EAST RUTHERFORD, N.J. -- Big men aren't supposed to move like that, so it requires a nickname, and defensive tackle Khalen Saunders has a talent for those types of things.
His go-to for his New Orleans Saints teammate, Bryan Bresee, is Gerber Baby -- a nod to Bresee's youthful face. But after Bresee's performance against the New York Giants, one that included the game-clinching play in the closing seconds of a 14-11 Saints victory, Saunders came up with another one on the spot.
"He's like a dancing panda," Saunders said.

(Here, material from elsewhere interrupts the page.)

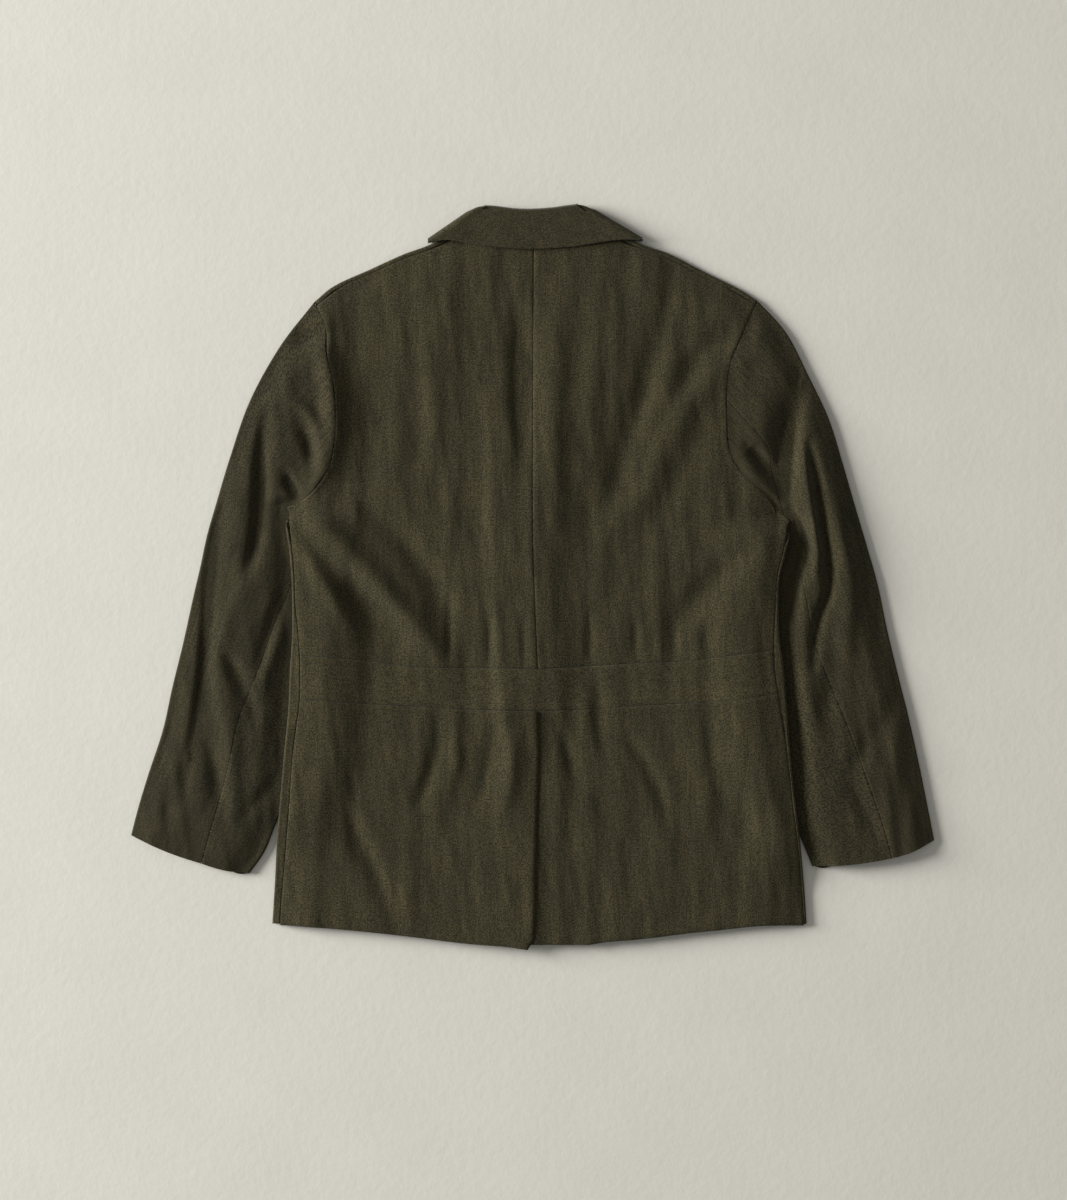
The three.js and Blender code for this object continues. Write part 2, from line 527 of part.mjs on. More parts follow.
// A back skirt: from the band to the hem. The left one laps over the right one at the vent.
function skirt(side) {
  const sign = signOf[side];
  const headY = (x) => bandBottomAt(x) - HALF_GAP;
  const hemY = (x) => (side === 'left' ? hemAt(x) : Math.max(hemAt(x), RIGHT_VENT_HEM));
  const outerX = (y) => sideSeam[side](y) - sign * (HALF_GAP + CURVE_GAP);
  const innerX = side === 'left' ? ventXAt : (y) => ventXAt(y) - VENT_UNDERLAP;
  const overlapStart = (y) => ventXAt(y) - VENT_UNDERLAP - VENT_EASE;
  const overLap = (x, y) => VENT_LIFT * (1 - smooth((overlapStart(y) - x) / VENT_RAMP));
  const lift = side === 'left' ? overLap : () => 0;
  const outer = alongY(outerX, hemY(outerX(-380)), headY(outerX(-130)));
  const inner = alongY(innerX, hemY(innerX(-400)), headY(innerX(-150)));
  const between = (yAt, t, end) => {
    const x = mix(outer(end)[0], inner(end)[0], t);
    return [x, yAt(x)];
  };
  const surface = patch((t) => between(hemY, t, 0), (t) => between(headY, t, 1), outer, inner,
    (x, y) => bodyTop(x, y) + lift(x, y));
  add(`skirt_${side}`, wall(surface, BACK_COLUMNS, range(12), CLOTH, -sign), WOOL);
}

// A front: it lies under the back, turns up round the side edge as far as the side seam, and over
// the shoulder as far as the shoulder seam. The left front laps over the right one.
function front(side) {
  const sign = signOf[side];
  const lap = side === 'left' ? FRONT_LAP : -FRONT_LAP;
  const foldColumns = 0.3;
  const foldRows = 0.22;
  const armpit = ARMHOLE[side][ARMHOLE[side].length - 1];
  const hemY = (x) => Math.max(hemAt(x), RIGHT_VENT_HEM) + HEM_EASE;
  const base = (x, y) => frontBase(x, y) + (side === 'right' ? lapLift(x, y) : 0);
  const hole = shifted(stretch(armhole[side], shoulderLine[side](1), armholePath[side].at(-2)),
    -sign * HIDDEN_GAP);
  const edgeX = (y) => bodyEdge[side](y) - sign * EDGE_RADIUS;
  const startY = hemY(edgeX(-380));
  const sideHeights = [startY, -340, -290, -240, -190, -145, -100, -65, -35, 0, 30, armpit.y - 12];
  const shoulderFold = shifted(shoulderLine[side], -sign * EDGE_RADIUS);
  const outer = curveThrough([
    ...sideHeights.map((y) => ({ x: edgeX(y), y })),
    ...[0.98, 0.84, 0.7, 0.55, 0.4, 0.25, 0.1].map((t) => toXY(hole(t))),
    toXY(shoulderFold(SHOULDER_END)),
  ]);
  const centre = curveThrough([
    { x: lap, y: hemY(lap) }, { x: lap, y: -200 }, { x: lap, y: 0 }, { x: lap, y: NECK_DROP_Y - 50 },
    { x: mix(lap, sign * 40, 0.4), y: NECK_DROP_Y + 20 }, { x: sign * 42, y: 292 },
    toXY(shoulderFold(0)),
  ]);
  const foot = (t) => { const x = mix(lap, outer(0)[0], t); return [x, hemY(x)]; };
  const head = (t) => shoulderFold(SHOULDER_END * t);
  const flat = patch(foot, head, centre, outer, base);
  const sideFold = Math.PI * EDGE_RADIUS;

  // Carries a point of the flat part outwards, and up round the edge where the fold is long enough.
  const overEdge = (start, outward, length, radius) => {
    const bottom = base(start.x, start.y);
    if (length < Math.PI * radius) {
      const angle = length / radius;
      const reach = radius * Math.sin(angle);
      const rise = (bodyTop(start.x, start.y) - bottom) / 2;
      return new THREE.Vector3(start.x + outward.x * reach, start.y + outward.y * reach,
        bottom + rise * (1 - Math.cos(angle)));
    }
    const back = length - Math.PI * radius;
    const x = start.x - outward.x * back;
    const y = start.y - outward.y * back;
    return new THREE.Vector3(x, y, bodyTop(x, y));
  };
  const surface = (u, v) => {
    const s = Math.min(1, u / (1 - foldColumns));
    const t = Math.min(1, v / (1 - foldRows));
    const start = flat(s, t);
    start.z = base(start.x, start.y);
    if (v > 1 - foldRows) {
      const full = sideFold + SHOULDER_SEAM - HALF_GAP - EDGE_RADIUS;
      const length = ((v - 1 + foldRows) / foldRows) * full;
      const [ax, ay] = shoulderLine[side](Math.max(0, SHOULDER_END * s - 0.02));
      const [bx, by] = shoulderLine[side](Math.min(1, SHOULDER_END * s + 0.02));
      const size = Math.hypot(bx - ax, by - ay);
      const outward = { x: (-sign * (by - ay)) / size, y: (sign * (bx - ax)) / size };
      return overEdge(start, outward, length, EDGE_RADIUS);
    }
    if (u > 1 - foldColumns) {
      const share = (u - 1 + foldColumns) / foldColumns;
      const seamInside = Math.abs(bodyEdge[side](start.y) - sideSeam[side](start.y)) - HALF_GAP;
      const full = sideFold + Math.max(0.2, seamInside - EDGE_RADIUS);
      const below = smooth((armpit.y - 8 - start.y) / 18);
      return overEdge(start, { x: sign, y: 0 }, share * mix(0.8, full, below), EDGE_RADIUS);
    }
    return start;
  };
  const columns = [
    ...FRONT_COLUMNS.map((t) => t * (1 - foldColumns)),
    ...onward(6, 1 - foldColumns, foldColumns),
  ];
  const rows = [
    ...FRONT_ROWS.map((t) => t * (1 - foldRows)),
    ...onward(5, 1 - foldRows, foldRows),
  ];
  add(`front_${side}`, wall(surface, columns, rows, CLOTH, sign < 0 ? 1 : -1), WOOL);
}

// A line of a sleeve's section table as a curve along the sleeve, row by row.
function lineOf(rows, name) {
  const points = rows.map((row) => new THREE.Vector3(row[name][0], row[name][1], 0));
  const curve = new THREE.CatmullRomCurve3(points);
  return (t) => { const p = curve.getPoint(clamp01(t)); return [p.x, p.y]; };
}

// One half of a flattened sleeve: on top from the elbow seam to the fold, round the fold, and back
// under it as far as the forearm seam. The fold is the outer one or the inner one.
function sleeveHalf(name, rows, foldName, firstRow, bowAt, flip, columns) {
  const sections = rows.length - 1;
  const line = (key) => {
    const curve = lineOf(rows, key);
    return (v) => curve(mix(firstRow / sections, 1, v));
  };
  const seam = line('seam');
  const fold = line(foldName);
  const fore = line('fore');
  const onTop = 0.46;
  const inFold = 0.16;
  const surface = (u, v) => {
    const [b, o, f] = [seam(v), fold(v), fore(v)];
    const span = Math.hypot(o[0] - b[0], o[1] - b[1]);
    const out = [(o[0] - b[0]) / span, (o[1] - b[1]) / span];
    const radius = Math.min(EDGE_RADIUS, span * 0.4);
    const turn = [o[0] - out[0] * radius, o[1] - out[1] * radius];
    const topHeight = sleeveTop(turn[0], turn[1]);
    if (u <= onTop) {
      const s = mix(HALF_GAP / span, 1, u / onTop);
      const [bx, by] = bowAt(s, v);
      const x = mix(b[0], turn[0], s) + bx;
      const y = mix(b[1], turn[1], s) + by;
      return new THREE.Vector3(x, y, sleeveTop(x, y));
    }
    if (u < onTop + inFold) {
      const angle = (Math.PI * (u - onTop)) / inFold;
      const reach = radius * Math.sin(angle);
      return new THREE.Vector3(turn[0] + out[0] * reach, turn[1] + out[1] * reach,
        (topHeight * (1 + Math.cos(angle))) / 2);
    }
    const s = mix(1, HALF_GAP / span, (u - onTop - inFold) / (1 - onTop - inFold));
    const [bx, by] = bowAt(s, v);
    return new THREE.Vector3(mix(f[0], turn[0], s) + bx, mix(f[1], turn[1], s) + by, 0);
  };
  const fan = [
    ...range(columns).map((t) => t * onTop),
    ...onward(5, onTop, inFold),
    ...onward(Math.round(columns * 0.6), onTop + inFold, 1 - onTop - inFold),
  ];
  add(name, wall(surface, fan, range(sections - firstRow), CLOTH, flip), WOOL);
}

// How far a row of the sleeve bows from a straight line: at the cuff, and along the armhole at its head.
const cuffBow = (s, v) => -CUFF_BOW * Math.sin(Math.PI * s) * smooth((v - 0.85) / 0.15);
function sleeveBow(side, rows, foldName) {
  const [start, end] = [rows[0].seam, rows[0][foldName]];
  const head = stretch(armhole[side], start, end);
  return (s, v) => {
    const [x, y] = head(s);
    const [ax, ay] = head(0);
    const [bx, by] = head(1);
    const fade = clamp01(1 - v / 0.34) ** 2;
    return [(x - mix(ax, bx, s)) * fade, (y - mix(ay, by, s)) * fade + cuffBow(s, v)];
  };
}

function sleeve(side) {
  const sign = signOf[side];
  const rows = SLEEVE_SECTIONS[side].map((row) => ({ ...row, inner: row.inner ?? row.seam }));
  const firstUnder = SLEEVE_SECTIONS[side].findIndex((row) => row.inner);
  const cuffOnly = (s, v) => [0, cuffBow(s, v)];
  sleeveHalf(`sleeve_${side}_top`, rows, 'outer', 0, sleeveBow(side, rows, 'outer'), -sign, 10);
  sleeveHalf(`sleeve_${side}_under`, rows, 'inner', firstUnder,
    firstUnder ? cuffOnly : sleeveBow(side, rows, 'inner'), sign, 5);
}

// The fall of the collar: over the back from the roll line to its edge, round the two slanting folds,
// and under the fronts to its plain ends. Its roll turns down and hides the stand.
function collarFall() {
  const leaf = curveThrough(COLLAR_EDGE);
  const roll = curveThrough(COLLAR_TOP);
  const radius = COLLAR_TOP_HEIGHT / 2;
  const turnRadius = 3;
  const [underShare, foldShare] = [0.12, 0.08];
  const turnShare = 0.25;
  const cornerBlend = 0.12;
  const corner = (t, s) => {
    const [a, b] = [leaf(s), roll(s)];
    return [mix(a[0], b[0], t), mix(a[1], b[1], t)];
  };
  const normal = [0, 1].map((s) => {
    const [a, b] = [leaf(s), roll(s)];
    const length = Math.hypot(b[0] - a[0], b[1] - a[1]);
    const sign = s === 0 ? -1 : 1;
    return [(sign * (b[1] - a[1])) / length, (-sign * (b[0] - a[0])) / length];
  }).map(([x, y]) => (y < 0 ? [-x, -y] : [x, y]));
  const surface = (u, v) => {
    const side = u < 0.5 ? 0 : 1;
    const w = u < 0.5 ? u : 1 - u;
    const share = v < 1 - turnShare ? v / (1 - turnShare) : 1;
    const angle = v < 1 - turnShare ? 0 : ((v - 1 + turnShare) / turnShare) * (Math.PI / 2);
    const ahead = turnRadius * Math.sin(angle);
    const sunk = turnRadius * (1 - Math.cos(angle));
    const [n, end] = [normal[side], corner(1, side)];
    const start = corner(0, side);
    const length = Math.hypot(end[0] - start[0], end[1] - start[1]);
    const t = (share * (length - turnRadius) + ahead) / length;
    const line = corner(t, side);
    const turn = [line[0] - n[0] * radius, line[1] - n[1] * radius];
    if (w < underShare) {
      const hidden = COLLAR_END[side === 0 ? 'left' : 'right'];
      const s = w / underShare;
      const tip = [mix(hidden.edge[0], hidden.roll[0], t), mix(hidden.edge[1], hidden.roll[1], t)];
      return new THREE.Vector3(mix(tip[0], turn[0], s), mix(tip[1], turn[1], s), sunk);
    }
    if (w < underShare + foldShare) {
      const phi = (Math.PI * (w - underShare)) / foldShare;
      const reach = (radius - sunk) * Math.sin(phi);
      const height = radius - (radius - sunk) * Math.cos(phi);
      return new THREE.Vector3(turn[0] + n[0] * reach, turn[1] + n[1] * reach, height);
    }
    const s = (u - underShare - foldShare) / (1 - 2 * (underShare + foldShare));
    const across = corner(t, s);
    const [left, right] = [1 - smooth(s / cornerBlend), 1 - smooth((1 - s) / cornerBlend)];
    const x = across[0] - (normal[0][0] * left + normal[1][0] * right) * radius;
    const y = across[1] - (normal[0][1] * left + normal[1][1] * right) * radius;
    return new THREE.Vector3(x, y, COLLAR_TOP_HEIGHT - sunk);
  };
  const columns = [
    ...range(2).map((t) => t * underShare),
    ...onward(5, underShare, foldShare),
    ...onward(10, underShare + foldShare, 1 - 2 * (underShare + foldShare)),
    ...onward(5, 1 - underShare - foldShare, foldShare),
    ...onward(2, 1 - underShare, underShare),
  ];
  const rows = [...range(3).map((t) => t * (1 - turnShare)), ...onward(3, 1 - turnShare, turnShare)];
  add('collar_fall', wall(surface, columns, rows, COLLAR_CLOTH, 1), WOOL);
}

// The stand of the collar, between the neck seam and the roll line, under the fall.
function collarStand() {
  const foot = curveThrough(STAND_FOOT);
  const head = curveThrough(STAND_HEAD);
  const straight = (a, b) => (t) => [mix(a[0], b[0], t), mix(a[1], b[1], t)];
  const surface = patch(foot, head, straight(foot(0), head(0)), straight(foot(1), head(1)), bodyTop);
  add('collar_stand', wall(surface, range(12), range(2), CLOTH, 1), WOOL);
}

// The buttons of the front, under the laps, each a disc with a rounded rim.
function buttons() {
  const radius = BUTTON_DIAMETER / 2;
  const rim = 0.9;
  const profile = [[0, 0], [radius - rim, 0], [radius, rim], [radius, BUTTON_HEIGHT - rim],
    [radius - rim, BUTTON_HEIGHT], [0, BUTTON_HEIGHT]].map(([r, z]) => new THREE.Vector2(r, z));
  const sides = 12;
  for (let i = 0; i < BUTTON_COUNT; i += 1) {
    const disc = new THREE.LatheGeometry(profile, sides);
    disc.rotateX(Math.PI / 2);
    disc.translate(0, TOP_BUTTON_Y - i * BUTTON_PITCH, 0);
    add(`button_${i + 1}`, disc, HORN);
  }
}

for (const side of ['left', 'right']) {
  backUpper(side);
  skirt(side);
  front(side);
  sleeve(side);
}
waistBand();
collarFall();
collarStand();
buttons();

export default jacket;
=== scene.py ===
import math

import bpy
import numpy as np
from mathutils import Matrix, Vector


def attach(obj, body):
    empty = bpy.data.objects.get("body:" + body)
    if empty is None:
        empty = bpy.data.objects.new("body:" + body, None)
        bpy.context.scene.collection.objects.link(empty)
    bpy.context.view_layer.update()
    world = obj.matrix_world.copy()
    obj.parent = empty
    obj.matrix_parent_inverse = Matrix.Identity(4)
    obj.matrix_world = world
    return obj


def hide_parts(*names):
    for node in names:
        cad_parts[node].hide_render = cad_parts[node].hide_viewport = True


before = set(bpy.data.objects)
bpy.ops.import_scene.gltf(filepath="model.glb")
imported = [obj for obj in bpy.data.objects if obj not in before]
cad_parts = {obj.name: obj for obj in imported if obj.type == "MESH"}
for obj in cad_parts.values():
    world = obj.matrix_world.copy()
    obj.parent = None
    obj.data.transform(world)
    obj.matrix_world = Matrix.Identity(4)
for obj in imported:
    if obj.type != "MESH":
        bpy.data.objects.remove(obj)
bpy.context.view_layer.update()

# The cloth of the whole jacket: a heavy wool and linen twill, spun from brown, black and grey-green
# fibre, so that it is olive-brown from afar. Thicker yarns make fine streaks along the grain, and
# the nap takes the shine off it. Each piece carries its own grain direction.
YARN_DARK = (0.0105, 0.0090, 0.0036, 1)
YARN_BROWN = (0.068, 0.051, 0.024, 1)
YARN_GREEN = (0.058, 0.051, 0.0235, 1)
YARN_LIGHT = (0.150, 0.130, 0.075, 1)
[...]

Dancing Panda is a good visual aid to describe how Bresee sealed Sunday's win: A 6-foot-5, 305-pound defensive tackle vaulting over the long snapper and getting a hand (paw?) up to clip the wings of a game-tying 35-yard field goal attempt. The kick wobbled left and short of the uprights and the game was won.
"My job is to get up and get down," Bresee said. "I jumped up -- and didn't really work how I wanted, I kind of buckled on my landing a little bit. I just threw a hand up, and I got a piece of it just enough, I guess. It worked out. It was a lot more guys doing their job than just me."
The Saints actually put that play in only a few days prior. It requires some help from the other interior players to push down the guard and the snapper, giving Bresee a better chance to get up and over. They installed it Friday, repped it a few times and kept it in their back pocket.
"We were running it, and we were like, 'Hey, you never know. Game could come down to this,'" said interim Saints coach Darren Rizzi.
Giants kicker Graham Gano had made a field goal attempt earlier in the game, but New Orleans noted the low trajectory of his first kick. When the game was on the line late, they dialed up the Dancing Panda special.
"Just an unbelievable, phenomenal job by Bryan, individual effort," Rizzi said. "Some other guys were working on the play to make sure he gets freed up. Outstanding. Outstanding. It was great to see him make a big play like that, really a game-winning play."
Maybe more important than his late game heroics, at least when it comes to the 30,000-foot view of the franchise, is that Bresee's impact wasn't limited to that one play. He was all over the field.
Bresee recorded a sack Sunday. That's now 7½ for him on the season, which not only leads the Saints but all NFL defensive tackles. He recorded several more pressures, including a key near-sack late in the fourth quarter that resulted in an incomplete pass on third down. He batted two passes down at the line of scrimmage and also chipped in a tackle for loss.
"He went hero mode this game, huh?" said defensive end Cam Jordan.
That's the type of player New Orleans hoped it was getting when it selected Bresee in the first round of last year's draft: Someone who is unusually gifted for his size who can put it all together and wreck a game. They've seen flashes of it in his first two seasons, but that is also the critique.
Rizzi offered it in frank terms after the game: Is he flash, or is he substance? He's aware of the narrative that has been building about Bresee. Every now and then he will do something jaw-dropping, but then there's everything in between.
"I've read the narratives," Rizzi said. "There's flash plays, then he disappears for a while. That's what we can't do. He's got to be more consistent."
Bresee is by no means a finished product, particularly as a run defender, and until he gets better there, he will still be relegated to a rotation that emphasizes his pass-rushing skills. But the player Rizzi has seen the last few weeks is one who looks to be putting it together. He's sustaining the flashes.
Count linebacker Demario Davis as one who has been impressed, too. Not just because of the flashes, but because of the way everything else is coming into place.
He called Bresee the quarterback of the defensive line; the one who is responsible for communicating the alignments and shifts for the various stunts and pass-rush games the Saints use. He has noticed the work Bresee puts in behind the scenes, taking his potential and shaping it into something with staying power.
And then he sees games like Sundays, when it all comes together.
"Oh my gosh," Davis said. "Man, he is slowly becoming one of those ones."